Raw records
_ _ _

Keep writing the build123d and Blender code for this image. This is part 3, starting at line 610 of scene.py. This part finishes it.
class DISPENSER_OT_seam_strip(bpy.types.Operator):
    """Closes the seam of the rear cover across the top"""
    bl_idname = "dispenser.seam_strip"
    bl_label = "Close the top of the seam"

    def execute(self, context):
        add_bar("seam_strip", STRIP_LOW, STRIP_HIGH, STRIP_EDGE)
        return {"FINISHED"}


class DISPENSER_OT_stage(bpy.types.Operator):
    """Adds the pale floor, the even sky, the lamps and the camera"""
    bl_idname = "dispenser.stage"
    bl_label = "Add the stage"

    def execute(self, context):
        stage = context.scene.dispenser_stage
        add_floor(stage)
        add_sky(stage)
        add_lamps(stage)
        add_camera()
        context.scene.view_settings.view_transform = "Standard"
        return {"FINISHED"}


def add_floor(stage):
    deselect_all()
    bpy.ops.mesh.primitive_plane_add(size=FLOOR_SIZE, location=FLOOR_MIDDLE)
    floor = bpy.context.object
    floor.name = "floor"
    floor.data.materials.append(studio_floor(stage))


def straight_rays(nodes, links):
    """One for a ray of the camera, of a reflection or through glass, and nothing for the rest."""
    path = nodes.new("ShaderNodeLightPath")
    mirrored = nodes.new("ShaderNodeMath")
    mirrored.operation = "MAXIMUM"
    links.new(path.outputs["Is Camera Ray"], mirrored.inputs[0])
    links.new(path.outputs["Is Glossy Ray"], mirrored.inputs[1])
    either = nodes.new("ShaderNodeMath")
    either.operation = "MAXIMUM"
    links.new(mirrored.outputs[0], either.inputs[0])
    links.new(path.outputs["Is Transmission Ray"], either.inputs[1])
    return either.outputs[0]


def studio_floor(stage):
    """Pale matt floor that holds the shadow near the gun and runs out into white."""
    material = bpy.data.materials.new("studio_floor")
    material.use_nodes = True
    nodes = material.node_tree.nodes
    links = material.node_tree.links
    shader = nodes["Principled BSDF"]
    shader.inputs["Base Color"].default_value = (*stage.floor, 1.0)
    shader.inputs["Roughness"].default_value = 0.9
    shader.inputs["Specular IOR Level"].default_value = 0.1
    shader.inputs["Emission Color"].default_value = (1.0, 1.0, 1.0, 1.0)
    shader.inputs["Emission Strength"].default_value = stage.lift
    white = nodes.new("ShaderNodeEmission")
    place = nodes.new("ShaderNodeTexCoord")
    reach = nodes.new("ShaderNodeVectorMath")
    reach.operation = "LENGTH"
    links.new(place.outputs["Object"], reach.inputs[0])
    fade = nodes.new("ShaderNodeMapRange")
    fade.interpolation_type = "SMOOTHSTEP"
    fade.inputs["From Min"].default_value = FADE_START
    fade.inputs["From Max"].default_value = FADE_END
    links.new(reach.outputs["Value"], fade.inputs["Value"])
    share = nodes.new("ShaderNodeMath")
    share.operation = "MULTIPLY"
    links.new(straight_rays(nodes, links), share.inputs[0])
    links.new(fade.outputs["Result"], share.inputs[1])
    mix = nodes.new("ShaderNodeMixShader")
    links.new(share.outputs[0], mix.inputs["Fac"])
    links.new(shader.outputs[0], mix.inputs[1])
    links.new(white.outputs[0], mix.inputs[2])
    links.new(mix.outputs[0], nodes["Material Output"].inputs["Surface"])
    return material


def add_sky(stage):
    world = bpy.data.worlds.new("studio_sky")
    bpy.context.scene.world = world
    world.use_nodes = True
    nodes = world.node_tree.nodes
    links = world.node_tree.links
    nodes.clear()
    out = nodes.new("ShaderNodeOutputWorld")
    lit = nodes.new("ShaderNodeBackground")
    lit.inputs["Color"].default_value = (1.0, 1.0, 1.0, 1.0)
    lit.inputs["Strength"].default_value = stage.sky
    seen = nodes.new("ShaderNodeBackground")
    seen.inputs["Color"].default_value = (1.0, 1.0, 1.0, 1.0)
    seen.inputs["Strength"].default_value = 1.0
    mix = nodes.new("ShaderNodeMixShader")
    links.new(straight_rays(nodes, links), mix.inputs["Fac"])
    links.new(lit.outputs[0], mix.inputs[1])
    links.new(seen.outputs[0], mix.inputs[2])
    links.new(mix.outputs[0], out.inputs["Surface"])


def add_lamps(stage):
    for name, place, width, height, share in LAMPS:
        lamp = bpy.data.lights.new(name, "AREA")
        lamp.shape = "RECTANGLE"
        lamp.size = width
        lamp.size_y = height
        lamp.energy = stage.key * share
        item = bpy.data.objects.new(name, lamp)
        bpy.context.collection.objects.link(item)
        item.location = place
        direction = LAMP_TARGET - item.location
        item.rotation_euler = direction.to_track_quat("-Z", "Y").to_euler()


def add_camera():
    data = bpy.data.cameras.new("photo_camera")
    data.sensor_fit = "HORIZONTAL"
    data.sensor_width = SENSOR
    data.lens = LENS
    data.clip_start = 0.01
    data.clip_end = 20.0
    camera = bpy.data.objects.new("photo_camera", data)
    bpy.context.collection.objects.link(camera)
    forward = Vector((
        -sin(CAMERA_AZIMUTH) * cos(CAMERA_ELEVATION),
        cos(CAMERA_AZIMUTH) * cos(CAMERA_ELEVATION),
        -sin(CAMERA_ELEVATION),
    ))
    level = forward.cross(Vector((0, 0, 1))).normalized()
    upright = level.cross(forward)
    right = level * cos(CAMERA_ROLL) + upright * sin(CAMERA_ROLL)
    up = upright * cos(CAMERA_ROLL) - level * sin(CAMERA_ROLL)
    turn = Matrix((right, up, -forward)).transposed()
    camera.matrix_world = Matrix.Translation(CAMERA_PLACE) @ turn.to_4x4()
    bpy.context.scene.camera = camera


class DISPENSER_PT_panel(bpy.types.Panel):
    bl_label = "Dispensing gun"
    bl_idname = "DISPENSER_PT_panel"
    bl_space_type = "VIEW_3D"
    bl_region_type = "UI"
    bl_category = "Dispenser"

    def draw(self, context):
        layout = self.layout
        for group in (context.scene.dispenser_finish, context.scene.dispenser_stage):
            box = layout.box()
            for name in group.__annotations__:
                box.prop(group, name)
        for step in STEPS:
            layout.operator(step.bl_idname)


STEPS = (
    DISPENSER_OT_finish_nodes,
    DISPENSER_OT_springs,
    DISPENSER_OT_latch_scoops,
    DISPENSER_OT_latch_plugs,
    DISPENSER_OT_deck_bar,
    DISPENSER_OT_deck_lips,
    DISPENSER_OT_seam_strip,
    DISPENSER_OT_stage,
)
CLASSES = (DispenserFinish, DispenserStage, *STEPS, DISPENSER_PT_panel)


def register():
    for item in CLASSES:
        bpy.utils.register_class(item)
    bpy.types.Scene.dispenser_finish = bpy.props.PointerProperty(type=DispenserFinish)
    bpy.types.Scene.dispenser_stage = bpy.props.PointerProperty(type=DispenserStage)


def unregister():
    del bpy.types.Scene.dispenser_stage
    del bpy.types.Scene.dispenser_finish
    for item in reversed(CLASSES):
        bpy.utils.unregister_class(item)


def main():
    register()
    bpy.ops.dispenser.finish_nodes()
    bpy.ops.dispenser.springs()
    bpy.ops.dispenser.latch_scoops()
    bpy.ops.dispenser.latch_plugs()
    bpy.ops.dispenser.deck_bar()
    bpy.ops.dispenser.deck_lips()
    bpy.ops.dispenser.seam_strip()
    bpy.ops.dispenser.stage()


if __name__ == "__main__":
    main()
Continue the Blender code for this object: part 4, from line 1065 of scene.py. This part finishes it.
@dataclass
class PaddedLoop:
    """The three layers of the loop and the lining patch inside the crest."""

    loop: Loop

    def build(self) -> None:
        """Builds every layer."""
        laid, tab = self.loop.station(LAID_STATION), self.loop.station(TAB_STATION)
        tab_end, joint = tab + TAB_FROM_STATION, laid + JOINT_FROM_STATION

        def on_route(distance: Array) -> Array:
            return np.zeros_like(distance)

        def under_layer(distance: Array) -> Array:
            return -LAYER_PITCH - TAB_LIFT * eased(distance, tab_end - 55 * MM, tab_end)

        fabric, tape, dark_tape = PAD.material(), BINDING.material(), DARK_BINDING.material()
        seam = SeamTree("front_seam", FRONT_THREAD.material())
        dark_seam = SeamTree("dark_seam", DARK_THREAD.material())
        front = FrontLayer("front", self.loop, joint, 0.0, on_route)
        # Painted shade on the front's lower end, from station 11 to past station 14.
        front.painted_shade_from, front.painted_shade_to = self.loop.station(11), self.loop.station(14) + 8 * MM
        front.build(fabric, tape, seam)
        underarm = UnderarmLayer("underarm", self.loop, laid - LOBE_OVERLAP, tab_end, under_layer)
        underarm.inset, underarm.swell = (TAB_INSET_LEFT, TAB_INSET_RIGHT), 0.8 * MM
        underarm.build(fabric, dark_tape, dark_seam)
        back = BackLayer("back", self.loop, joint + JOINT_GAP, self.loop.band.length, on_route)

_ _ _

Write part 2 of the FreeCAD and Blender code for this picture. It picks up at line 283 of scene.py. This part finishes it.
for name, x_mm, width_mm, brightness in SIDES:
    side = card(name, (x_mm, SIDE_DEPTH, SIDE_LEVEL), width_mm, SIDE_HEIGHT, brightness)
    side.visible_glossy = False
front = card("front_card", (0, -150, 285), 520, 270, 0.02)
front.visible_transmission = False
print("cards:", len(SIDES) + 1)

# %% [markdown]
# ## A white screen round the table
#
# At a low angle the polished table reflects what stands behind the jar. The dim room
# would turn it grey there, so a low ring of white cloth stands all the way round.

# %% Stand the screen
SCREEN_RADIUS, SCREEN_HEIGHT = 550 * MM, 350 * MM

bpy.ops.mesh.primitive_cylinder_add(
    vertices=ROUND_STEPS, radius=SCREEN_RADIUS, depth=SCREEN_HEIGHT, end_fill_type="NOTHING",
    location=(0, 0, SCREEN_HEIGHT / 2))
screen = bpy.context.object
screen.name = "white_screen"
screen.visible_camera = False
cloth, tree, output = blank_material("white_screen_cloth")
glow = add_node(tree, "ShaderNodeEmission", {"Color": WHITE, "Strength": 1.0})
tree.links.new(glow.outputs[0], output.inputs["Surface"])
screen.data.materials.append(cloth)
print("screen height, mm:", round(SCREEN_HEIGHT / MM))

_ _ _

What needs to be done ▸ Only the lines from the one with "Keep writing the" to the one with "floor.data.materials.append(studio_floor(stage))" are wanted; extract them exactly, both ends included.

The answer ▸
Keep writing the build123d and Blender code for this image. This is part 3, starting at line 610 of scene.py. This part finishes it.
class DISPENSER_OT_seam_strip(bpy.types.Operator):
    """Closes the seam of the rear cover across the top"""
    bl_idname = "dispenser.seam_strip"
    bl_label = "Close the top of the seam"

    def execute(self, context):
        add_bar("seam_strip", STRIP_LOW, STRIP_HIGH, STRIP_EDGE)
        return {"FINISHED"}


class DISPENSER_OT_stage(bpy.types.Operator):
    """Adds the pale floor, the even sky, the lamps and the camera"""
    bl_idname = "dispenser.stage"
    bl_label = "Add the stage"

    def execute(self, context):
        stage = context.scene.dispenser_stage
        add_floor(stage)
        add_sky(stage)
        add_lamps(stage)
        add_camera()
        context.scene.view_settings.view_transform = "Standard"
        return {"FINISHED"}


def add_floor(stage):
    deselect_all()
    bpy.ops.mesh.primitive_plane_add(size=FLOOR_SIZE, location=FLOOR_MIDDLE)
    floor = bpy.context.object
    floor.name = "floor"
    floor.data.materials.append(studio_floor(stage))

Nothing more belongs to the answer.